Your body is tired. Your eyes are heavy. You want to lie down, to slow down, to switch off. But your mind won’t let you. It keeps going. Thoughts keep circling. Tension stays in your shoulders. You lie still, but nothing inside you feels still.
I used to fight it. I’d scroll. I’d get up and try to do something useful. Or I’d lie there frustrated, wondering why I couldn’t just fall asleep like a normal person.
What helped was not another trick or routine. It was changing how I approached that wired state.
I stopped trying to force rest and started making space for it to arrive.
Instead of expecting my body to instantly respond, I gave it signals. Signals that it was safe to let go. That nothing more was needed. That I was not trying to win at resting. I was just giving myself permission to stop doing.
One of the simplest things I started doing was this: I would sit down, turn off all the noise, and let myself do nothing for five minutes.

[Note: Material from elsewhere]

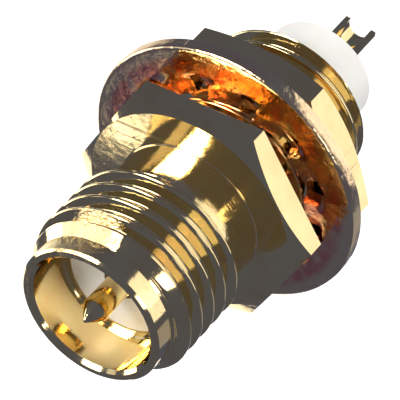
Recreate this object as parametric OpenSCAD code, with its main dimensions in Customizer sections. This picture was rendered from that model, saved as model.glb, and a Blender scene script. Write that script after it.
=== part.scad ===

No phone. No music. No multitasking.
Just sitting, breathing, being.
Not meditating. Not controlling my breath. Just letting the moment be quiet and uncomplicated.
At first, it felt strange. My mind still raced. But after a few minutes, something started to settle. Not fully, not perfectly, but enough. Enough to feel a shift. Enough to let go of that constant hum that had been running in the background all day.
It reminded me that rest isn’t always immediate. It sometimes needs a little space to land.
Now, when I feel tired but wired, I give myself that space. I don’t push for sleep or stillness. I invite it. I prepare the conditions and let it come when it’s ready.
If you’ve been stuck in that in-between state, where your body is worn out but your mind refuses to slow down, try this.
Sit down. Do nothing. Let your thoughts keep moving if they want to. You don’t have to clear your mind. You just have to stop adding more.
You are allowed to be tired. You are allowed to stop reaching for productivity. You don’t have to earn your rest.
Sometimes, rest arrives quietly, once you stop trying to force it. And sometimes, that’s enough.